With a nod to Bonnie and Clyde and a taste of The Perils of Pauline, The Adventures of the Dish and the Spoon is a clever lesson that will teach readers that crime doesn’t pay and that love is powerful enough to conquer all challenges and challengers.
This children’s adventure book is a wonderful choice for readers in kindergarten through the third grade. At just 32 pages in length, the book is short enough for kids to read aloud in a single evening depending on how well-developed their reading skills are.
12. My Side of the Mountain by Jean Craighead George
First published in 1959, My Side of the Mountain is loosely based on the author’s childhood experiences. As a kid, George enjoyed nature. Encouraged to be an independent, free-spirited child by her parents, George ran away from home at one point in her young life to attempt to live in the outdoors. Similar to many other kids who try to do the same, George returned home about 40 minutes after she initially ran away.
George used her brief experience as a runaway as fodder for the fictional tale of Sam Gribley. Unlike the author herself, Gribley succeeds in his quest for independence and self-reliance when he leaves home as a young boy to live in the Catskill Mountains. Gribley’s survivalist adventure is told in the first person through the character’s journal entries, illustrations, and notes.

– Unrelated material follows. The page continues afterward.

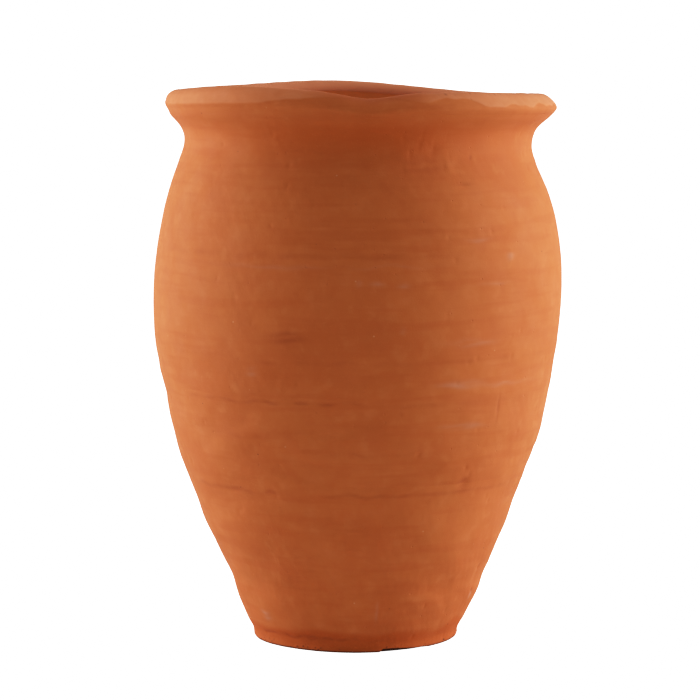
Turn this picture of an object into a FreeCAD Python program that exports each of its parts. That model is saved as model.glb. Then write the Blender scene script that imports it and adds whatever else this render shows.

The unconventional story starts in the middle. With no choice but to stay inside his treehouse during a storm, Gribley reflects on what has led him to this moment in the story. Once readers are caught up, they follow Gribley through the rest of his adventure, which eventually draws to an end when his entire family relocates to live with him in the mountains. While Gribley is initially opposed to his family’s move, he accepts their presence since he’s still a minor and his parents are required to watch over him until he’s at least 18.